Whenever there is a poll about the Scottish Parliament, there is always a small number of Scots who say it should be abolished altogether.
While support for more powers usually runs at around 70%, and more than 90% are happy to see the Parliament continue, there’s a steady 5 or 6% who would like to see the place scrapped and believe it’s a waste of money.
It’s a fair bet that nearly all of that 5 or 6% are Conservative supporters, who didn’t want to see devolution from Westminster in the first place.
And, when you consider that current Conservative support among Scots voters is running at around 12%, you can see that about half of all Tory voters in Scotland would happily see Holyrood’s doors close for good.
That fact alone makes the recent speech by Scottish Conservative leader Ruth Davidson all the more remarkable, if not politically suicidal.
She was elected leader a year and a half ago, in a hard-fought contest against Murdo Fraser, who stood on a policy of a new name for the party and more powers for Holyrood.
Ms Davidson, by contrast, declared that the Calman proposals to be introduced to the Scottish Parliament were “a line in the sand”, and that no more powers should be ceded to Holyrood.
That appeared to placate the “anti-Holyrood” brigade in the party and she won the election.
It was a leap of faith for the Conservatives Ms Davidson is young, female and openly gay, who lists one of her hobbies as kickboxing.
She is also very able, bright and personable.
But last week, in a keynote speech, she announced that Lord Strathclyde would conduct a review of party policy, aided by former Scottish leader Annabel Goldie and former Presiding Officer Alex Fergusson, into what more powers should be granted to Holyrood, if Scots vote no to independence.
In other words, she was moving on to the ground on which Mr Fraser had campaigned for the leadership, and, at the same time, probably alienating the majority of those who voted for her.
Mr Fraser was quick to react to the U-turn by Ms Davidson, tweeting, “text for today: Luke 15 v 7.”
And, for those not up on their Bible studies, that reads: “I say unto you, that likewise joy shall be in heaven over one sinner that repents, more than over 90 and nine just persons, who need no repentance.”
It was a well-aimed and effective barb, which First Minister Alex Salmond used against Ms Davidson at First Minister’s Question Time.
But the underlying problem for the Conservatives is that they now have a leader who has U-turned on the very policy that saw her elected less than two years ago.
The party was split by that election, both at its grass roots and in the Scottish Parliament, where the overwhelming majority of MSPs supported Mr Fraser’s candidacy.

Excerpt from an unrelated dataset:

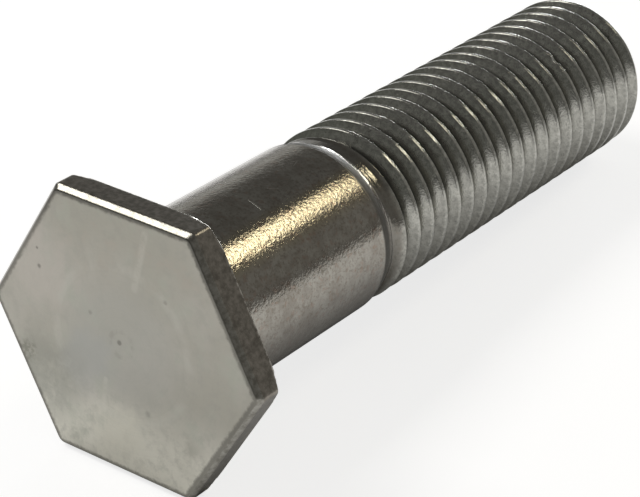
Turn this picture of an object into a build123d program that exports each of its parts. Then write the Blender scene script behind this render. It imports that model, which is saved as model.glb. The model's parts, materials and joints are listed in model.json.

Ms Davidson has worked hard to heal these wounds.
But by making last week’s speech she appears to have reopened them.
The suspicion at Holyrood over the past few days has been that she is dancing to a Westminster tune.
The last thing David Cameron wants he has claimed to be a Unionist to his fingertips is to be the Prime Minister who presides over the break-up of the Union.
Much has been made of the Conservatives’ position during the 1979 referendum, when they claimed that the proposals were not well thought-out and that if Scots voted no, then the Tories, if elected, would come back with stronger and better powers for a Scottish assembly.
The vote for an assembly was lost, the Conservatives did win the next election and precisely nothing happened.
It may be that Mr Cameron wants to see concrete proposals in place, to give Scots the assurances they need, to be confident enough to reject Mr Salmond’s independence plans.
Whatever the reasons behind last week’s speech, the result is that the Scots Tories are in turmoil right now, with grassroots members in the dark about where the leadership really stands on one of the party’s touchstone issues.